My Review of Why Be Happy When You Could Be Normal? by Jeanette Winterson
This is an autobiography, where Jeanette talks about her life, childhood and belonging. Having been adopted into a dysfunctional family of a woman who is depressive, a religious fanatic, who sees religion as a punishment to offenders rather than a means of salvation, and a weak father.
Her adopted mother is always at war with the world, because she hates the world, and has never considered Jeanette as someone to love.
But how can she love her, when she doesn't even love herself?
Jeanette says they're living like refugees in their home, because her mum doesn't care about anyone, and her dad doesn't talk about the maltreatment, maybe because he's weak, or maybe because he wants peace to reign.
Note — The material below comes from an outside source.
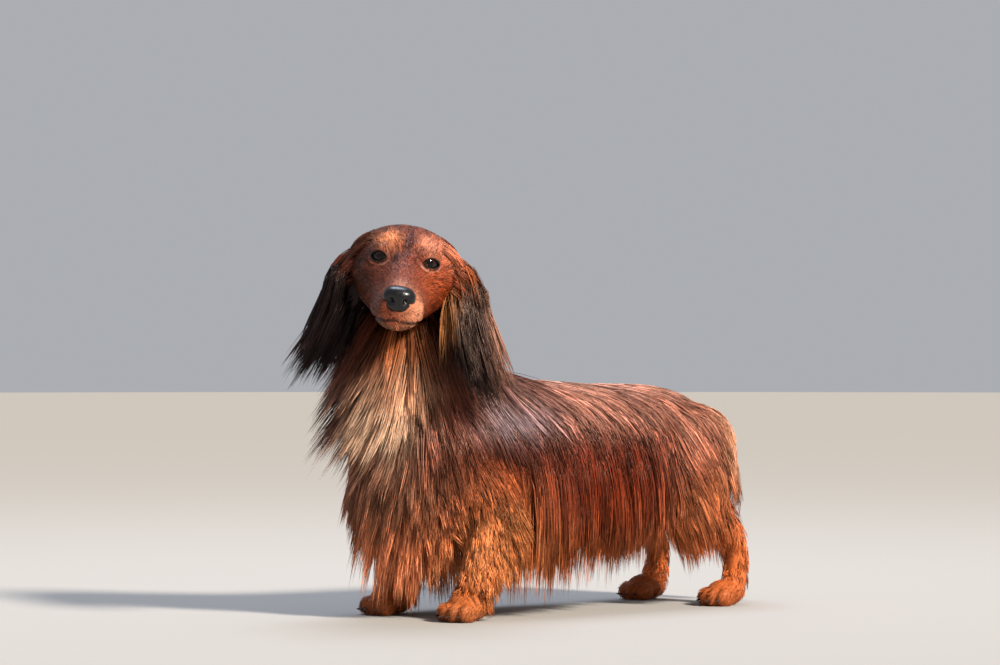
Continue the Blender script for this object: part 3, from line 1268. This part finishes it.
# Silky dog hair: each tuft catches a soft light along its length, darker towards the root
hair, tree, shader = new_material("silky_hair")
shade = add(tree, "Attribute", {"attribute_name": "coat_colour"})
place_node = add(tree, "TexCoord")
streaks = add(tree, "TexNoise", {}, {"Scale": 420.0, "Detail": 2.0}, {"Vector": place_node.outputs["Object"]})
vary = add(tree, "MapRange", {}, {"From Min": 0.3, "From Max": 0.7, "To Min": 0.8, "To Max": 1.2}, {"Value": streaks.outputs["Fac"]})
tinted = add(tree, "VectorMath", {"operation": "SCALE"}, {}, {"Vector": shade.outputs["Color"], "Scale": vary.outputs["Result"]})
tree.links.new(tinted.outputs["Vector"], shader.inputs["Base Color"])
shader.inputs["Roughness"].default_value = 0.3
shader.inputs["IOR"].default_value = 1.4
shader.inputs["Specular Tint"].default_value = (*linear("#f0c8b4"), 1)


def tuft_colours(line, own, guide_count, kind, rings):
    """Each tuft's colours, ring by ring: the marking where it lies, its own tint, a dark root."""
    total = len(line)
    per = rings * 3 + 1
    stops = np.concatenate([np.repeat(np.arange(rings), 3), [rings]])
    at = line[:, :1] * 0.45 + line * 0.55
    colours = markings(at.reshape(-1, 3), np.repeat(kind, line.shape[1])).reshape(total, -1, 3)
    lock_tint = np.exp(rng.normal(0, 0.42, guide_count))[own]
    own_tint = np.exp(rng.normal(0, 0.34, total)) * lock_tint
    warm = rng.normal(0, 0.05, total)
    tint = np.stack([own_tint * (1 + warm), own_tint, own_tint * (1 - warm)], 1)
    fade = np.interp(np.arange(line.shape[1]) / rings, (0, 0.3, 1), (0.35, 0.85, 1.2))
    colours = colours * tint[:, None] * fade[None, :, None]
    colours = colours / np.maximum(colours.max(2, keepdims=True) / 0.92, 1)
    return np.clip(colours[:, stops], 0, 1).reshape(total, per, 3)


def coat_piece(name, chosen, region, thinned=1.0, stops=TUFT_STOPS):
    """One named piece of the coat from the chosen guide places."""
    comb, kept, count, width, *_ = REGIONS[region]
    chosen = chosen & (rng.random(len(chosen)) < kept * thinned)
    guides = grow(guide_points[chosen], guide_normals[chosen], guide_names[chosen], region)
    line, ways, own = tuft_paths(guides, guide_normals[chosen], region, count, stops)
    widths = width * rng.uniform(0.7, 1.3, len(line))
    kind = np.full(len(line), {"ear": 2, "crown": 1}.get(region, 0))
    colours = tuft_colours(line, own, len(guides), kind, len(stops))
    obj = tuft_mesh(name, line, ways, widths, colours, patches_at(line[:, 0]))
    obj.data.materials.append(hair)
    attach(obj, "root")
    return obj


def in_region(region):
    return guide_regions == region


on_torso = in_region("torso")
x, y, z = guide_points.T
on_chest = on_torso & (x < -150)
on_back = on_torso & ~on_chest & (guide_normals[:, 2] > 0.5)
on_belly = on_torso & ~on_chest & (guide_normals[:, 2] < -0.6)
on_flank = on_torso & ~on_chest & ~on_back & ~on_belly
coat_piece("coat_chest", on_chest, "chest", 0.9)
coat_piece("coat_back", on_back, "torso", 0.72, SHORT_HAIR_STOPS)
coat_piece("coat_belly", on_belly, "torso", 0.4, SHORT_HAIR_STOPS)
coat_piece("coat_flank_left", on_flank & (y < 0), "torso", 1.4)
coat_piece("coat_flank_right", on_flank & (y >= 0), "torso", 0.78)
coat_piece("coat_neck_left", in_region("neck") & (y < -8), "neck", 0.85)
coat_piece("coat_neck_right", in_region("neck") & (y >= -8), "neck", 0.55)
in_skull = to_head(guide_points)
on_crown = (guide_names == "head") & (np.abs(in_skull[:, 1]) > 27) & (in_skull[:, 0] < -12)
on_crown &= (in_skull[:, 2] > -34) & (in_skull[:, 0] > -70)
coat_piece("coat_crown", on_crown, "crown")
coat_piece("coat_ear_left", guide_names == "ear_left", "ear")
coat_piece("coat_ear_right", guide_names == "ear_right", "ear")
coat_piece("coat_forelegs", in_region("foreleg"), "foreleg", 1.0, SHORT_HAIR_STOPS)
coat_piece("coat_hindlegs", in_region("hindleg"), "hindleg", 0.64, SHORT_HAIR_STOPS)
coat_piece("coat_tail", in_region("tail"), "tail")

# Short fur of the face and feet: close, fine hair a few millimetres long, lying back from the
# nose and down the toes. It softens the outline and takes the light in small strokes.
SHORT_STOPS = (0.0, 0.5)
FACE_LENGTHS = ((60, 3.6), (20, 5.4), (-40, 8.0), (-80, 14.0))
FACE_WIDTH = 0.72
STROKE_WIDTH = 2.2  # hairs of one small lock share a tint
STROKE_LENGTH = 9.0
FEET_LENGTH = 5.0


def face_way(local):
    """The lie of the face's hair: back from the nose, up over the brow, down the cheeks."""
    way = np.tile((-1.0, 0.0, 0.0), (len(local), 1))
    side = np.sign(local[:, 1])
    cheek = step_up(-local[:, 2], 0, 40) * step_up(-local[:, 0], -40, 20)
    way[:, 2] -= 0.9 * cheek
    brow = bell(local[:, 0] - 2, 16) * step_up(local[:, 2], 0, 14)
    way[:, 2] += 0.6 * brow
    way[:, 1] += side * (0.35 * brow + 0.25 * cheek)
    return unit(way)


def short_tufts(name, points, normals, ways, lengths, own, width, kind, lift, slot_name):
    lengths = (lengths * rng.uniform(0.7, 1.3, len(points)))[:, None]
    ways = unit(ways + rng.normal(0, 0.12, ways.shape))
    flat = unit(ways - normals * (ways * normals).sum(1)[:, None])
    root = points - normals * 0.4
    half_way = points + flat * lengths * 0.5 + normals * (0.22 + lift * lengths)
    tip = points + flat * lengths + normals * (0.05 + lift * 1.2 * lengths)
    line = np.stack([root, half_way, tip], 1)
    line[..., 2] = np.maximum(line[..., 2], 0.6)
    colours = tuft_colours(line, own, own.max() + 1, kind, 2)
    widths = width * rng.uniform(0.7, 1.3, len(points))
    obj = tuft_mesh(name, line, normals, widths, colours, patches_at(points))
    obj.data.materials.append(hair)
    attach(obj, "root")


fur_points, fur_normals = scattered_roots(300000)
fur_local = to_head(fur_points)
near_head = (np.abs(fur_local[:, 1]) < 70) & (fur_local[:, 0] > -100) & (np.abs(fur_local[:, 2]) < 75)
near_feet = fur_points[:, 2] < 32
tried = (near_head & (rng.random(len(fur_points)) < 0.54)) | (near_feet & (rng.random(len(fur_points)) < 0.35))
fur_points, fur_normals, fur_local = fur_points[tried], fur_normals[tried], fur_local[tried]
fur_names = nearest_form(fur_points)
on_face = fur_names == "head"
clear = np.ones(len(fur_points), bool)
for side in (1, -1):
    away = fur_local - (EYE_CENTRE[0], EYE_CENTRE[1] * side, EYE_CENTRE[2])
    turned = away @ np.array(Matrix.Rotation(EYE_TURN * side, 3, "Z"))
    slit_away = (turned[:, 1] / (EYE_SLIT[0] + 1.0)) ** 2 + (turned[:, 2] / (EYE_SLIT[1] + 0.8)) ** 2
    clear &= ~((slit_away < 1) & (turned[:, 0] > 0))
clear &= ~((np.abs(fur_local[:, 2] - mouth_height(fur_local[:, 1])) < 1.9) & (fur_local[:, 0] > MOUTH_CORNER))
nose_away = (fur_local - NOSE_CENTRE) / (np.array(NOSE_HALF) + 0.6)
clear &= (nose_away**2).sum(1) > 1
on_face &= clear
round_head = np.floor(np.arctan2(fur_local[:, 1], fur_local[:, 2] + 15) * 34 / STROKE_WIDTH)
along_head = np.floor(fur_local[:, 0] / STROKE_LENGTH + (round_head * 0.618) % 1)
_, strokes_own = np.unique(round_head * 1000 + along_head, return_inverse=True)
face_ways = face_way(fur_local) @ HEAD_TURNED.T
face_lengths = np.interp(-fur_local[:, 0], *zip(*((-a, b) for a, b in FACE_LENGTHS)))
for name, chosen in (
    ("fur_face_left", on_face & (fur_local[:, 1] > 0)),
    ("fur_face_right", on_face & (fur_local[:, 1] <= 0)),
):
    kind = np.ones(chosen.sum(), int)
    where = fur_points[chosen], fur_normals[chosen], face_ways[chosen], face_lengths[chosen]
    short_tufts(name, *where, strokes_own[chosen], FACE_WIDTH, kind, 0.05, "coat_red")
on_feet = np.char.startswith(fur_names, "paw") & (fur_points[:, 2] > 1.5)
feet_ways = np.tile((-0.75, 0.0, -0.65), (on_feet.sum(), 1))
feet_lengths = np.full(on_feet.sum(), FEET_LENGTH)
where = fur_points[on_feet], fur_normals[on_feet], feet_ways, feet_lengths
each = np.arange(on_feet.sum())
short_tufts("fur_feet", *where, each, 0.7, each * 0, 0.06, "coat_orange")

# The studio: a pale level floor, large soft lights above and to the right with a cooler one
# behind for the sheen on the back, and the camera level at the height of the dog's shoulder.
bm = bmesh.new()
bmesh.ops.create_circle(bm, cap_ends=True, radius=14, segments=96)
floor_mesh = bpy.data.meshes.new("floor")
bm.to_mesh(floor_mesh)
bm.free()
floor = bpy.data.objects.new("floor", floor_mesh)
bpy.context.scene.collection.objects.link(floor)
material, tree, shader = new_material("pale_floor")
shader.inputs["Base Color"].default_value = (*linear("#a4a29f"), 1)
shader.inputs["Roughness"].default_value = 0.9
shader.inputs["Specular IOR Level"].default_value = 0.1
floor.data.materials.append(material)

CAMERA_AT = Vector((-2.483, -2.877, 0.2775))
CAMERA_WAY = Vector((0.643, 0.766, 0.0))
camera = bpy.data.objects.new("camera", bpy.data.cameras.new("camera"))
bpy.context.scene.collection.objects.link(camera)
camera.location = CAMERA_AT + SHIFT
camera.rotation_euler = CAMERA_WAY.to_track_quat("-Z", "Y").to_euler()
camera.data.lens = 136.8
camera.data.sensor_width = 36
bpy.context.scene.camera = camera


def soft_light(name, place, size, watts, colour):
    light = bpy.data.lights.new(name, "AREA")
    light.shape = "DISK"
    light.size = size
    light.energy = watts
    light.color = linear(colour)
    lamp = bpy.data.objects.new(name, light)
    bpy.context.scene.collection.objects.link(lamp)
    lamp.location = place
    lamp.rotation_euler = (Vector((0, 0, 0.2)) - Vector(place)).to_track_quat("-Z", "Y").to_euler()


sun = bpy.data.lights.new("key", "SUN")
sun.energy = 7.6
sun.angle = math.radians(9)
sun.color = linear("#fff3e4")
key = bpy.data.objects.new("key", sun)
bpy.context.scene.collection.objects.link(key)
key.rotation_euler = Vector((0.06, -0.84, 0.54)).to_track_quat("Z", "Y").to_euler()
soft_light("sky_light", (0.2, 0.5, 2.6), 1.6, 50, "#dfeaff")
world = bpy.data.worlds.new("studio")
bpy.context.scene.world = world
world.use_nodes = True
world.node_tree.nodes["Background"].inputs["Color"].default_value = (*linear("#e9ecf2"), 1)
world.node_tree.nodes["Background"].inputs["Strength"].default_value = 0.5
bpy.context.scene.view_settings.view_transform = "Standard"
As a kid, Jeanette doesn't know what it means to be loved, to be accepted.
She describes adoption as forever missing some parts of your story, because you're dropped in the middle.
And no matter how much you try, you can never know your full story, the part that existed before you were introduced to the one you now know.
She says,
... But adoption drops you into the story after it has started. It's like reading a book with the first few pages missing...
She takes solace in books and reading, as she would hide and read and read, till she becomes weary of reading.
Reading becomes her only companion, till her mother finds out and burns all her books.
Jeanette neither loves nor hates her mother. She refers to her as,
a monster, but my monster...
This book tells a story of a girl who struggles to belong, to be loved, to be accepted and who finds out that reading and writing could be her saving grace.
She also finds out she's gay later in life.